Austerity is one of the most controversial policies in Europe. Fiscal rules are a key political institution that entrench austerity as a permanent feature of government budgetary policy. These rules fix numerical targets to constrain government budgets under the assumption that, in the long run, this might help to prevent fiscal crisis. In the last 30 years, the number of countries using fiscal rules has exploded. This thesis studies the political process leading to the creation of fiscal rules. Contrary to previous research, this thesis considers explanations coming both from national and international politics. It is composed of three articles. The first uses time series analysis in a European panel to arbitrate between different mechanisms that could lead political actors to adopt fiscal rules. It finds that fiscal rules are strengthened when countries are facing fiscal stress over an extended period or when governments are in a position of relative weakness toward European institutions.
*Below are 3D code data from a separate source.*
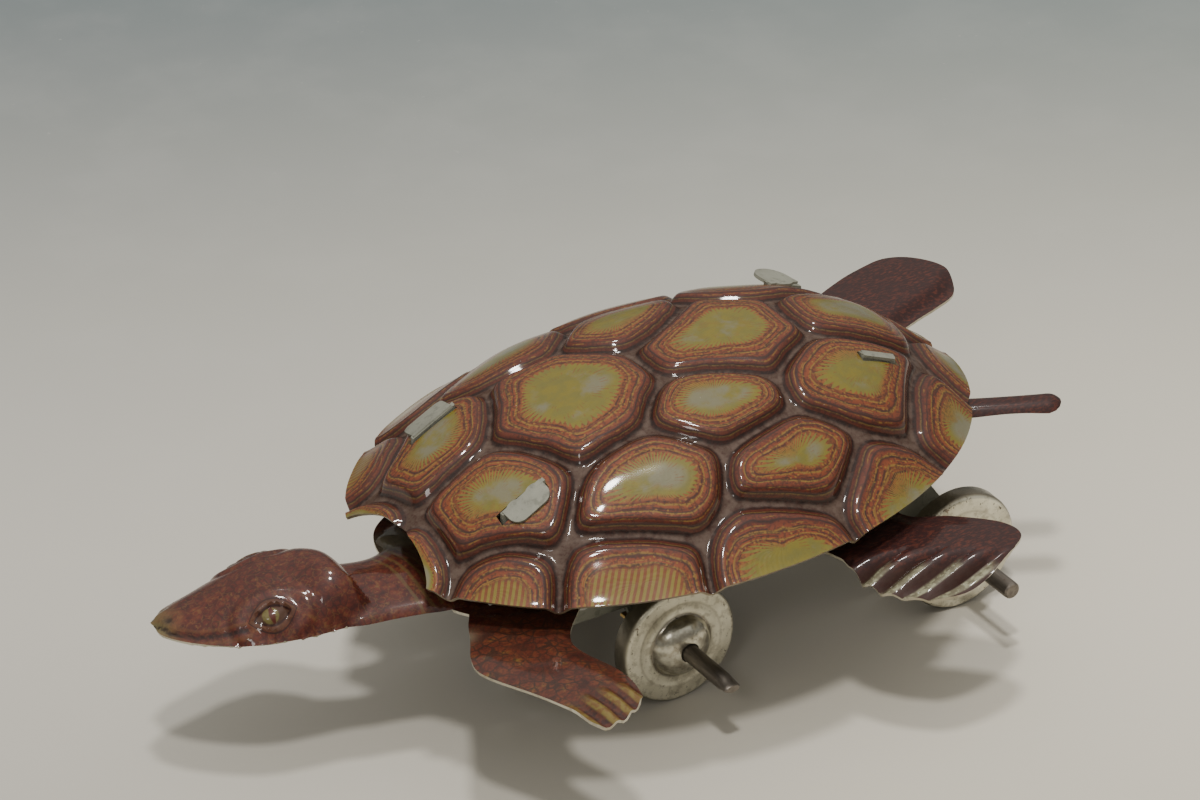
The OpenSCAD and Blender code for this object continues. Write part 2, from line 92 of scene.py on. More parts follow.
def inside(pts, loop):
    """Even-odd test of points against one closed loop."""
    pts, loop = np.asarray(pts, float), np.asarray(loop, float)
    out = np.zeros(len(pts), bool)
    nxt = np.roll(loop, -1, 0)
    for (x1, y1), (x2, y2) in zip(loop, nxt):
        if y1 == y2:
            continue
        cross = (pts[:, 1] > y1) != (pts[:, 1] > y2)
        out ^= cross & (pts[:, 0] < (x2 - x1) * (pts[:, 1] - y1) / (y2 - y1) + x1)
    return out


def distance(pts, line, closed=True):
    """Distance of points to a polyline, and how far along it the nearest point is."""
    pts, line = np.asarray(pts, float), np.asarray(line, float)
    ends = np.roll(line, -1, 0) if closed else line[1:]
    starts = line if closed else line[:-1]
    best = np.full(len(pts), 1e9)
    along = np.zeros(len(pts))
    run = 0.0
    for a, b in zip(starts, ends):
        ab = b - a
        span = float(ab @ ab) or 1e-12
        t = np.clip(((pts - a) @ ab) / span, 0, 1)
        d = np.linalg.norm(pts - (a + t[:, None] * ab), axis=1)
        near = d < best
        best[near] = d[near]
        along[near] = run + t[near] * math.sqrt(span)
        run += math.sqrt(span)
    return best, along


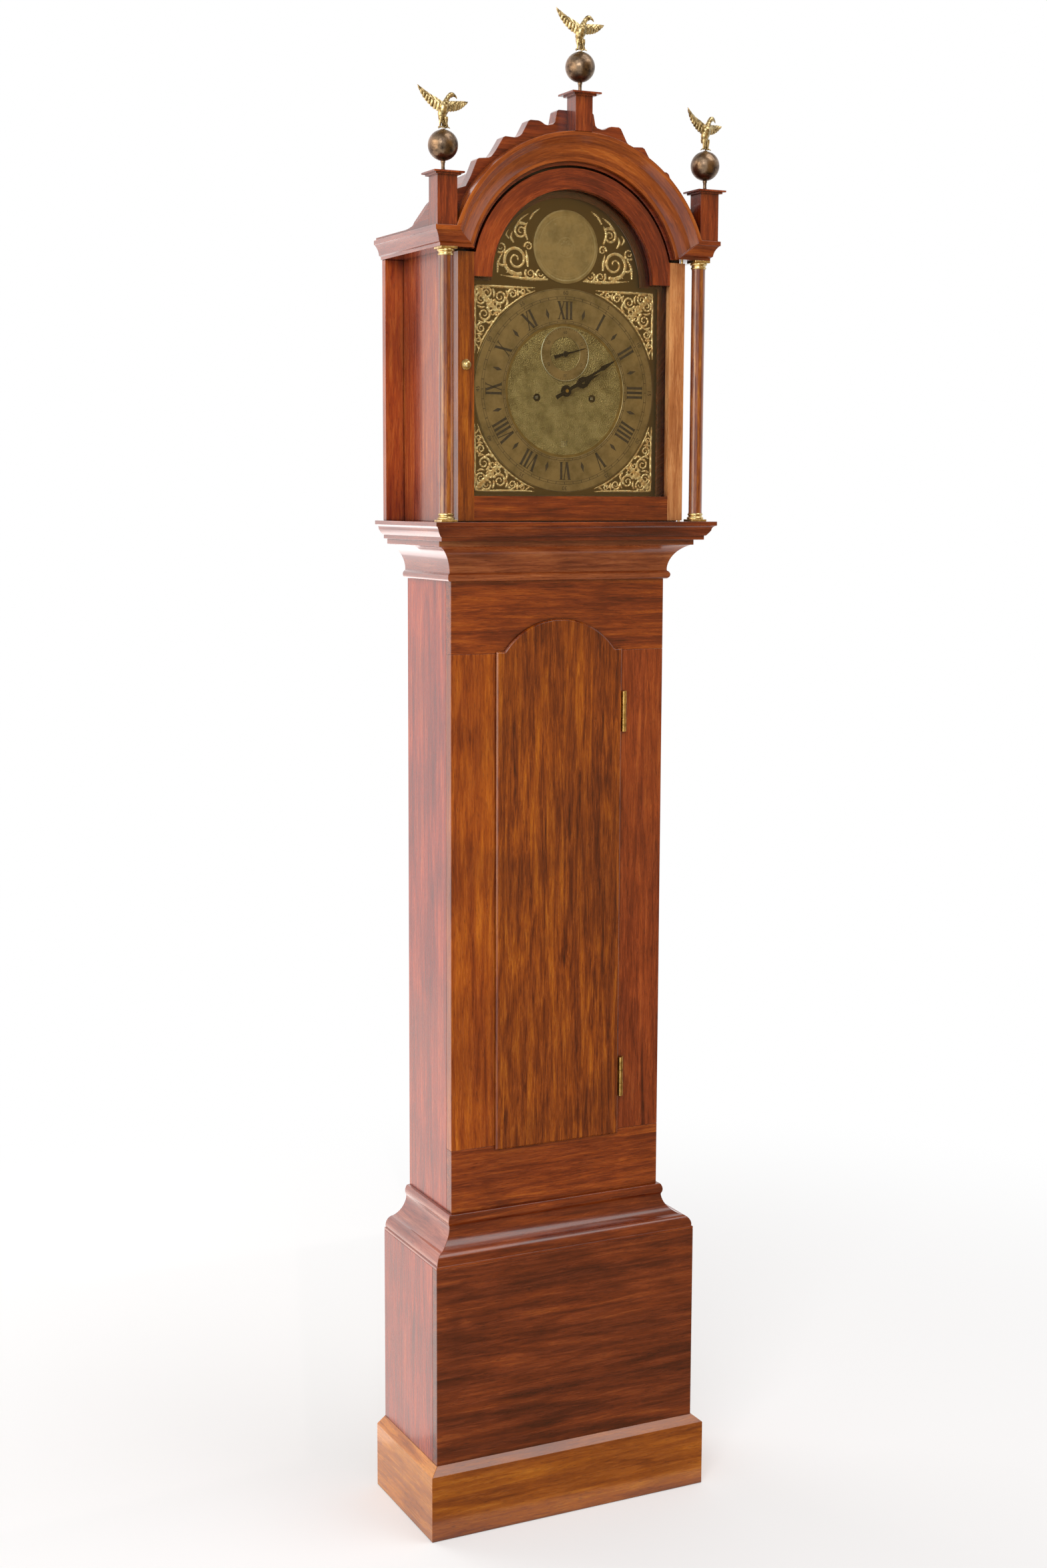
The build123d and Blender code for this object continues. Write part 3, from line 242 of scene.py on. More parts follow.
deal_tones = ((0.34, "#6b4c2c"), (0.46, "#8a6840"), (0.56, "#a38153"), (0.67, "#b89a6c"))
for node, along, seed in (("backboard", "z", 31), ("seatboard", "x", 33)):
    deal = wood("deal_sawn_" + node, along, deal_tones, seed, 40, 0.8, 0.7, 0.62, 0.0)
    eased(node, "case", [deal], 0.5)


# Trunk door: one broad board of the best figured mahogany with a lip worked on its edge and an arched top.
# It hangs on two hinges of cast brass, filed bright where they show, whose knuckles stand out past the lip.

def metal(name, bright, dull, rough, patch=12, pit=0.0, pit_size=1.5):
    """A metal surface: broad noise mixes the bright and the tarnished colour and the roughness with it, and
    small noise gives the hollows of the casting or the marks of the file, pit millimetres deep."""
    material, tree, shader = surface(name)
    place = add_node(tree, "TexCoord", out="Object")
    patches = add_node(tree, "TexNoise", {"Vector": place, "Scale": 1000 / patch, "Detail": 4, "Roughness": 0.65})
    tint = add_node(tree, "ValToRGB", {0: patches}, ((0.35, dull), (0.6, bright)))
    worn = add_node(tree, "MapRange", {0: patches, 1: 0.3, 2: 0.7, 3: rough + 0.12, 4: rough - 0.06})
    feed(shader, {"Base Color": tint, "Roughness": worn, "Metallic": 1.0})
    if pit:
        grit = add_node(tree, "TexNoise", {"Vector": place, "Scale": 1000 / pit_size, "Detail": 2})
        bump = add_node(tree, "Bump", {"Height": grit, "Strength": 0.8, "Distance": pit / 1000})
        feed(shader, {"Normal": bump})
    return material


door_tones = ((0.33, "#360c02"), (0.42, "#652402"), (0.52, "#904102"), (0.66, "#bc6806"))
eased("trunk_door", "trunk_door", [mahogany("trunk_door", "z", door_tones, 41, 22, 2.4, 0.65)], 1.0)
worn_brass = metal("brass_cast_filed", "#c9a560", "#8d6f3a", 0.28, 9, 0.05)
eased("trunk_door_hinges", "trunk_door", [worn_brass], 0.4)
eased("stile_hinges", "case", [worn_brass], 0.4)


# Hood: a box that slides forward off the trunk. Its arch board carries the stepped crest and an arched
# cornice that breaks into level returns over the columns; thin staves make a vaulted roof behind it, stained
# but not polished.

cornice_bottom, cornice_top, hood_face, back_y = 1895, 1922.5, trunk_front - 41, 118.75
hood_half, hood_base_half, base_moulding_front = 186, 228.5, trunk_front - 68
arch_cut, cut_slope, cornice_flat_half = 163.4, 0.985, 202
hood_tones = ((0.33, "#410f05"), (0.45, "#68210a"), (0.56, "#8c370c"), (0.67, "#ab5216"))
cornice_tones = ((0.34, "#541a06"), (0.45, "#82380a"), (0.56, "#a24e10"), (0.67, "#c06c20"))
# Painted sheen: the hood's sides are given lighter tones than its front boards.
hood_side_painted_sheen_tones = ((0.33, "#5a1606"), (0.45, "#883010"), (0.55, "#a84a18"), (0.66, "#c66a28"))


def cornice_runs(p):
    """The grain of the cornice: 0 round the arch, inside the slanting cuts, 1 level in front, 2 on the sides."""
    across = np.abs(p[:, 0])
    inside = across < arch_cut + (p[:, 2] - cornice_bottom) * cut_slope + 0.2
    arch = inside & (p[:, 1] < hood_face + 0.5) | (p[:, 2] > cornice_top + 0.2)
    return np.select([arch, hood_face - p[:, 1] > across - cornice_flat_half], [0, 1], 2)


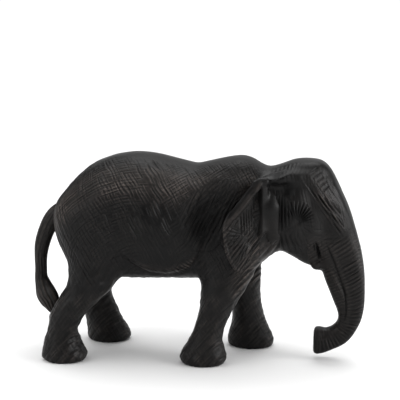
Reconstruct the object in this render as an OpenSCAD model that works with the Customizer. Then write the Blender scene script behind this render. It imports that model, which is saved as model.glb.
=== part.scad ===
// Carved wooden elephant, walking, head low and trunk curled back.
// Glued-up carving: a torso block, a head block, four legs, a trunk, two ears
// and a tail, held by turned wooden dowels at flat glue faces.
// Units mm. +X is the way it faces, +Y its left side, +Z up, z = 0 the floor.

/* [Body] */
// Half width of the belly at its widest
belly_half_width = 41; // [36:0.5:44]
// Fullness of the body sections (2 = ellipse, higher = boxier)
body_fullness = 2.25; // [2:0.05:3]
// Height of the highest point of the back
back_height = 155.5; // [145:0.5:165]

/* [Joints] */
// Height of the glue face between the legs and the torso
leg_joint_z = 57; // [52:0.5:60]
// Distance of the neck glue face from the middle of the animal
neck_joint_x = 47; // [44:0.5:52]
// Height of the glue face between the head and the trunk
trunk_joint_z = 70; // [66:0.5:80]
// Clearance round every dowel in its hole
dowel_clearance = 0.1; // [0.05:0.05:0.3]

/* [Dowels] */
// Diameter of the two neck dowels
neck_dowel_d = 10; // [8:0.5:12]
// Length of the two neck dowels
neck_dowel_len = 36; // [28:1:40]
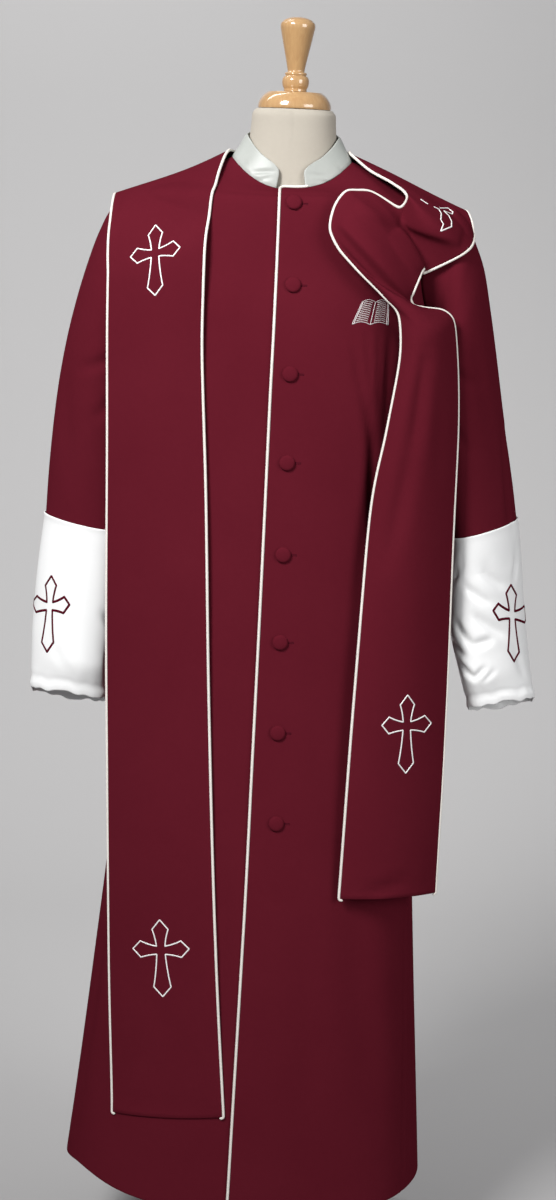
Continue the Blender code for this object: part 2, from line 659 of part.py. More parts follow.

The latter result suggests that fiscal rules might diffuse through coercive diplomacy. The second paper uses a process tracing approach to test the possibility that the creation of fiscal rules is driven by the coercive diplomacy of the IMF and the EU. Our conclusion is that the coercive diplomacy of these two actors explains a large proportion of all fiscal rules existing in the world today. The final paper takes this result and compares the impact of fiscal rules on debt and bond yields between those that are externally-coerced and those that are nationally-driven. The conclusion is that externally-coerced fiscal rules do not help to control government debt and favour fiscal gimmickry. The main conclusion of the thesis is that a large fraction of fiscal rules are the result of coercive diplomacy and that these rules are less efficient than those which result from national politics.